Other breweries are following that model, but Timken says a "stoic," tradition-bound attitude has slowed progress for some. This is reflected, for example, in sake labels: beautiful, but for non-Japanese speakers, often unintelligible and hard to remember. For some breweries, throwing away a label with centuries of history behind it may be too great a sacrifice. Both Timken and Sullivan say this has slowed down the leap from restaurants to retail, where label recognition is key.

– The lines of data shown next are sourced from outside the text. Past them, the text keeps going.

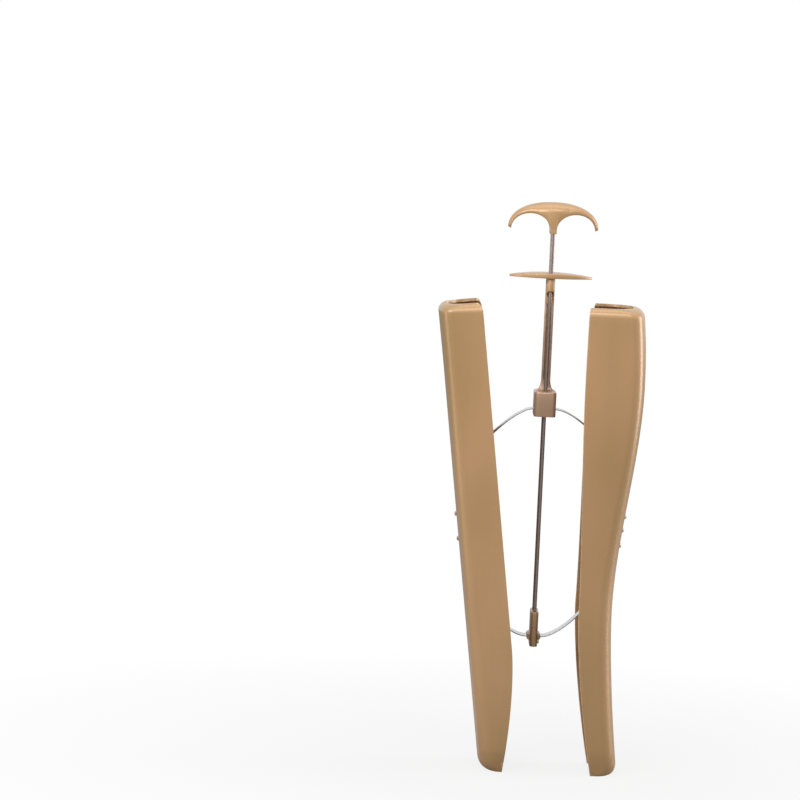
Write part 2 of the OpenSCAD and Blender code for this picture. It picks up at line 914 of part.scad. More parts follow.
module end_block() {
    color(dark_gold)
        at_axis()
            difference() {
                union() {
                    translate([0, 0, end_z])
                        linear_extrude(height = end_h - end_bevel)
                            end_plan(0);
                    hull()
                        for (s = [0, end_bevel - 0.01])
                            translate([0, 0, end_top - end_bevel + s])
                                linear_extrude(height = 0.01)
                                    end_plan(s * 0.7);
                    for (x = [-1, 1])
                        translate([x * (end_w / 2 + lip_reach - lip_r), 0, lower_z])
                            rotate([90, 0, 0])
                                cylinder(r = lip_r, h = band_w + 2 * lip_side, center = true,
                                    $fn = round_fn);
                }
                rod_bores(rod_low, end_top + cut, seat_gap);
                band_slot(end_w + 2 * lip_reach, lower_z);
                screw_hole(end_z, band_in_end);
                rod_places()
                    translate([-end_w / 2 + 1, 0, lock_z])
                        rotate([0, 90, 0])
                            cylinder(d = lock_d + 2 * seat_gap, h = end_w, $fn = round_fn);
            }
}

module end_screw() {
    color(rod_grey)
        at_axis()
            upward_screw(end_z, band_in_end + screw_grip);
}

// Two screws that cross the end block and lock the lower ends of the rods
module rod_screws() {
    color(dark_gold)
        at_axis()
            rod_places()
                translate([0, 0, lock_z])
                    rotate([0, 90, 0]) {
                        translate([0, 0, -end_w / 2 + 1 + seat_gap])
                            cylinder(d = lock_d, h = end_w - 1, $fn = round_fn);
                        translate([0, 0, end_w / 2])
                            cylinder(d = lock_head_d, h = lock_head_h, $fn = round_fn);
                    }
}

handle();
front_rod();
back_rod();
finger_flange();
spine();
block_screw();
upper_band();
end_block();
end_screw();
rod_screws();
lower_band();
shin_shell();
shin_upper_rivet();
shin_lower_rivet();
calf_shell();
calf_upper_rivets();
calf_lower_rivet();
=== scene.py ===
"""A boot shaper for tall boots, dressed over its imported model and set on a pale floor."""

import logging
import math
from dataclasses import dataclass, field
from enum import Enum
from functools import cache

import bmesh
import bpy
import numpy as np
from mathutils import Euler, Matrix, Vector


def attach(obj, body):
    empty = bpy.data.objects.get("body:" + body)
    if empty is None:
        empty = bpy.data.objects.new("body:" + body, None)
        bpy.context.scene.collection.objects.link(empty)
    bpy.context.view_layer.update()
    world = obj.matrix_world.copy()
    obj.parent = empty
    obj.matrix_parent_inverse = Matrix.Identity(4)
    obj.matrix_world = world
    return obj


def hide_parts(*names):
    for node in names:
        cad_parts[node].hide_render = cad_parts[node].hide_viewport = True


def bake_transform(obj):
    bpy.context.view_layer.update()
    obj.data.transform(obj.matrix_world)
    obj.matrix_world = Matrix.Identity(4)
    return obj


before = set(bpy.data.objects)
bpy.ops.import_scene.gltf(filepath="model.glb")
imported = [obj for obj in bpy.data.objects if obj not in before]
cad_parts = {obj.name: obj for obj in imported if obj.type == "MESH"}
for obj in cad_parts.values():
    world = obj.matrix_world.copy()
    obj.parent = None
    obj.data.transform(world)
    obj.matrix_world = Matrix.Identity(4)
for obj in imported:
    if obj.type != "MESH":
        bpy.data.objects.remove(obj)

LOG = logging.getLogger("boot_shaper")

Shade = tuple[int, int, int]
Triple = tuple[float, float, float]
Line = list[tuple[float, float]]
Pairs = tuple[tuple[float, float], ...]
Four = tuple[float, float, float, float]
Object = bpy.types.Object
Rings = np.ndarray

MM = 0.001  # metres in a millimetre
AXIS_X = 4.485  # from the frame's middle to the rods, in millimetres
WELD = 1e-6  # points nearer than this, in metres, become one
TIP_R = 0.01  # radius that stands for a closed end of a turned shape
MIDDLE = 0.5  # of a noise


# --- small sums


def mix(a: float, b: float, t: float) -> float:
    """Goes from a to b as t goes from 0 to 1."""
    return a + (b - a) * t


def limit(t: float) -> float:
    """Keeps t between 0 and 1."""
    return min(max(t, 0.0), 1.0)


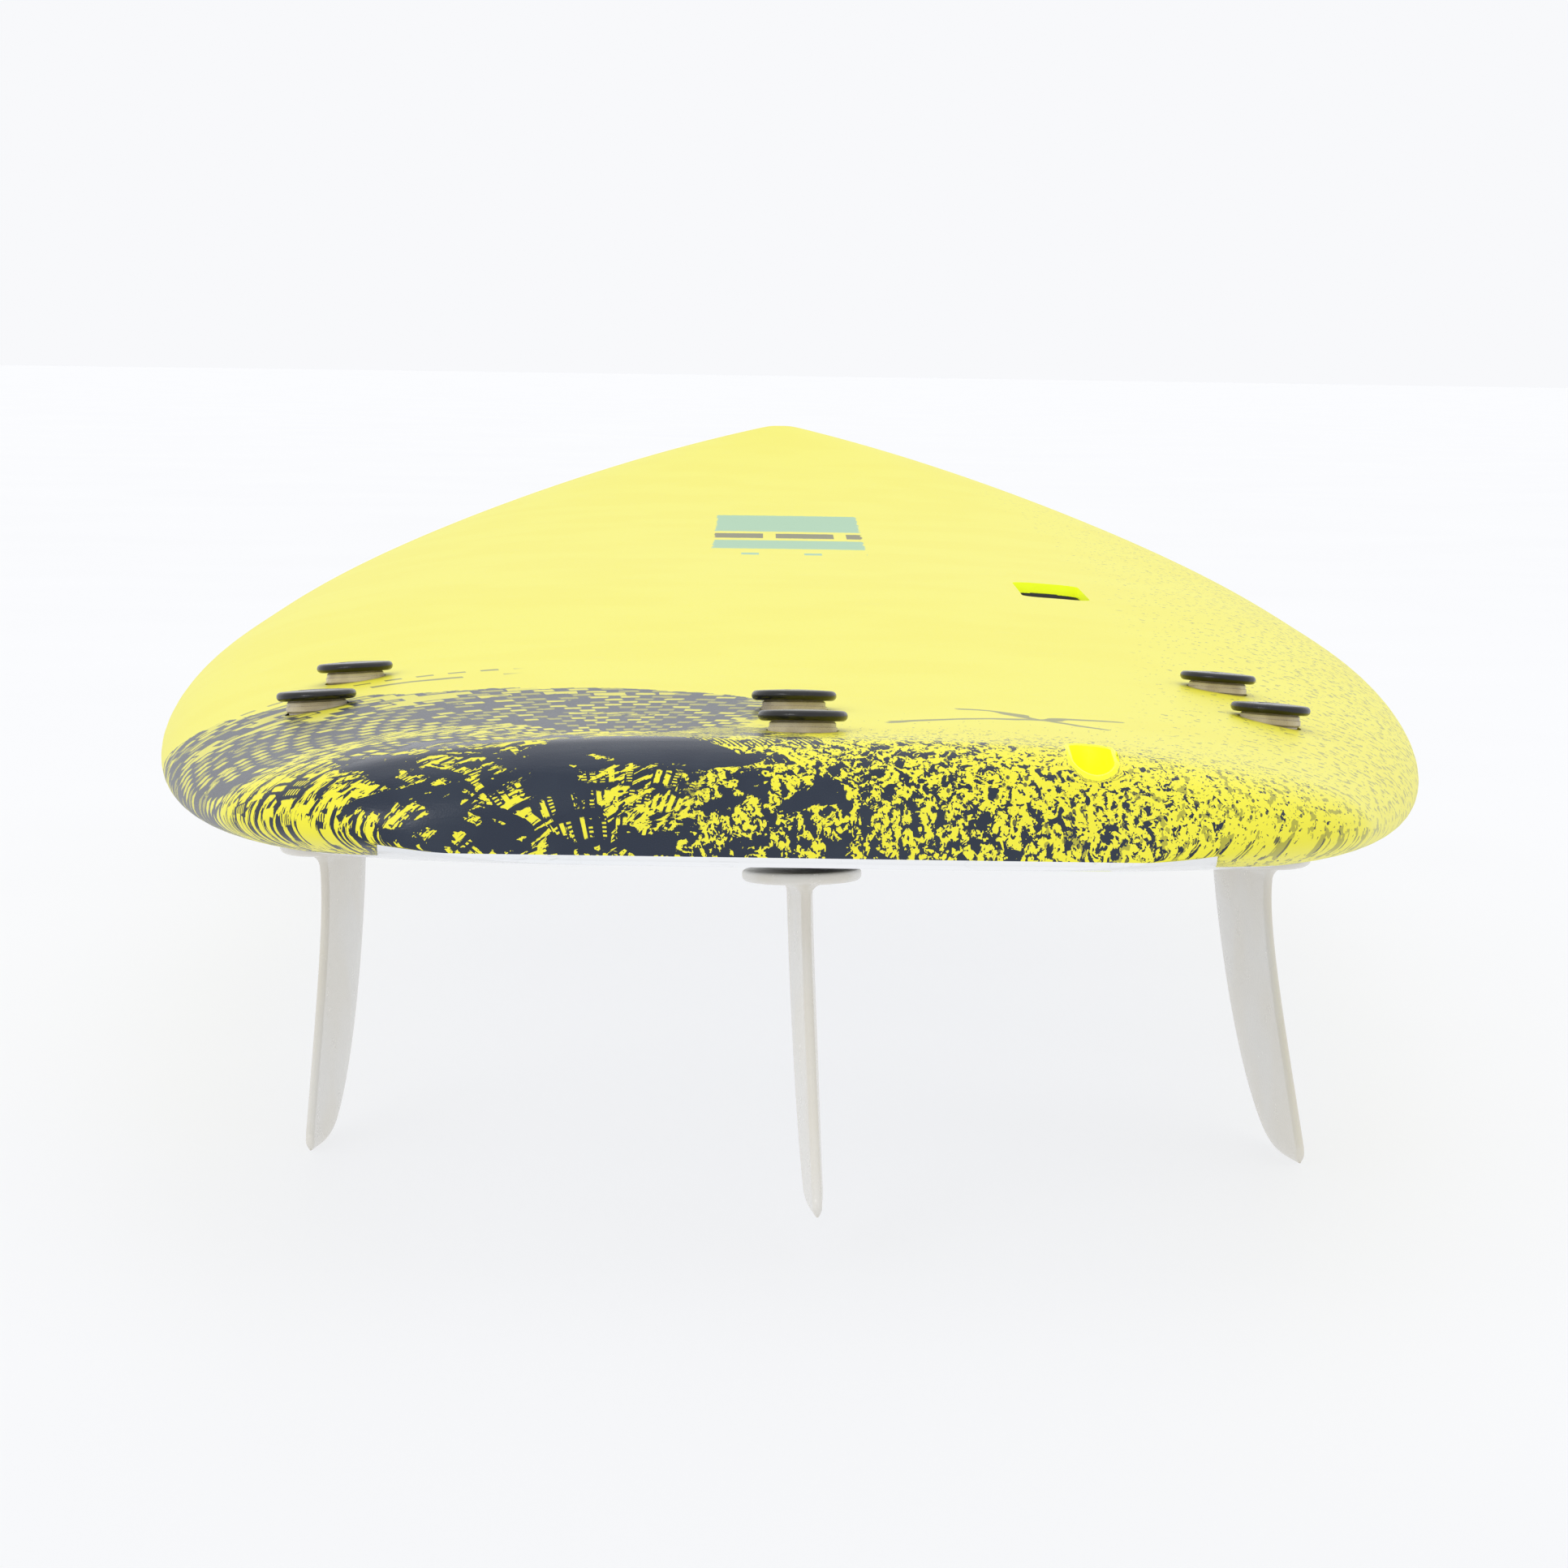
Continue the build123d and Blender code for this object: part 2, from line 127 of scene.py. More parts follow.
# ---------------------------------------------------------------- board shape, as the frame has it
WIDE_POINT, TAIL_NARROWING, TAIL_POWER = 0.50, 0.39, 2.38
NOSE_POWER, NOSE_FULLNESS, TAIL_CORNER = 2.47, 0.67, 0.060
NOSE_ROCKER, NOSE_ROCKER_POWER = 0.100, 3.06
TAIL_ROCKER, TAIL_ROCKER_POWER, ROCKER_LOW = 0.030, 2.87, 0.38
TAIL_THICK, TAIL_FOIL, TAIL_ROUND = 0.038, 2.2, 0.024
NOSE_THICK, NOSE_FOIL, NOSE_ROUND = 0.0285, 2.6, 0.012
RAIL_APEX, DECK_POWERS, BOTTOM_POWERS = 0.34, (2.98, 1.9), (6.0, 2.2)
SHEET_INSET, TAIL_SHEET, TAIL_LIP = 0.028, 0.127, 0.0012
HANDLE_PLACE, HANDLE_SIZE, HANDLE_CORNER = (0.122, 0.730), (0.031, 0.097), 0.009
LEASH_PLACE, LEASH_SIZE, LEASH_WALL, LEASH_PROUD = (0.090, 0.023), (0.013, 0.029), 0.0016, 0.0002
COLLAR_HOLE, HEAD_RISE, BLADE_LEAN = 0.0115, 0.0026, math.radians(1.9)


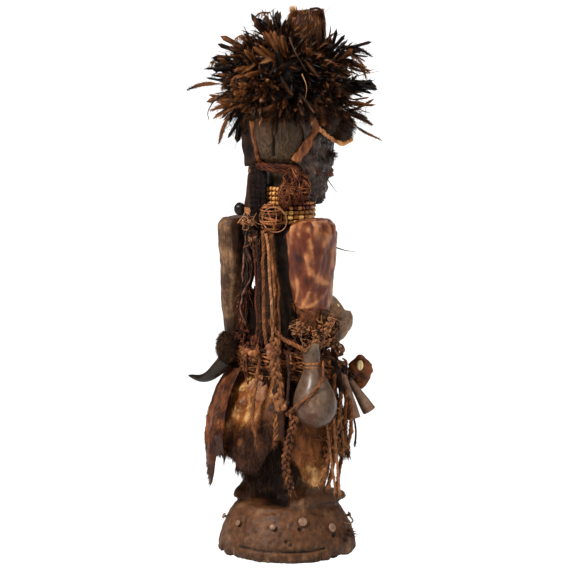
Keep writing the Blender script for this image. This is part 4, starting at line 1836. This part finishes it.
def tuck_rags():
    rags = Skein(197)
    pick = rags.random
    for _ in range(240):
        angle = pick.uniform(-70, 112)
        top = waist_height(angle) + pick.uniform(26, 62)
        radius, fall = pick.uniform(84, 104), pick.uniform(30, 70)
        spots = above_base([around(angle, radius, top), around(angle + 2 * pick.normal(), radius + 4, top - fall / 2),
                            around(angle + 4 * pick.normal(), radius + 2, top - fall)])
        rags.tube(curve(spots, 5), pick.uniform(0.8, 2.2), 5, tone=pick.uniform(0.02, 0.6))
    for angle, z, size in RAG_WADS:
        rags.tangle(above_base(around(angle, 88, z)), (size, size, size * 1.1), 18, 2.6, 0.8, 0.22, 0.8)
    rags.piece("waist_rags", "red_fibre")


def lay_waist_roll():
    """The long roll of hide under the ropes, closed inside as well."""
    roll = Skein(196)
    turn = radians(linspace(0, 360, 120, endpoint=False))
    section = turns(26)[:, None]
    out = 3.6 * cos(section)
    z = 272 - WAIST["drop"] * (1 - cos(turn)) / 2 + 29 * sin(section)
    spots = above_base(stack([-(73 + out) * sin(turn), (66 + out) * cos(turn), z], axis=-1))
    fold = unit(spots * (1, 1, 0)) * (1.6 * lumps(spots * (1, 1, 0.4), 9.0))[..., None]
    roll.grid(spots + fold, 0.34 + 0.2 * lumps(spots, 12), wraps=True)
    start = arange(120)
    after = (start + 1) % 120
    last = roll.count - 120
    roll.faces.append(stack([last + start, last + after, after, start], axis=-1))
    roll.piece("waist_hide", "red_hide:plain", "waist_hide_roll")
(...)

American-owned importer Vine Connections, which brings in more than 30 sakes, pushes the breweries it works with to add poetic translations of names on the labels, leading to creative brands such as "Bride of the Fox," "Hawk in the Heavens," and "Wandering Poet." Even large, Japanese-owned companies such as Mutual Trading Company, which imports about 200 different sakes, now bring in sakes with names like "Cowboy" and "Square One" alongside more traditional names like Kikusui and Tamanohikari.
Japan's changing economy
Exports are vital for most small-to-medium-sized breweries. It may be the "liquid essence of the nation," as Timken characterizes it, but within Japan, sake nevertheless lags behind beer and shochu in sales. There's also a deeper problem: "In Japan, the whole economic and social situation is changing because the younger generation population is decreasing," says Ueno. Faced with a shrinking market and workforce, Japanese sake brewers are relying more on foreign markets for growth.
For Dassai, that means not just visiting and working the market, but putting down roots. In December, the company announced a new partnership with the Culinary Institute of America, and is building a brewery adjacent to the institute's Hyde Park campus in New York. In 2019, when Dassai begins brewing, the "liquid essence" of Japan will flow right alongside the Hudson River.
Jim Clarke is a journalist based in New York City who writes about beverages and food.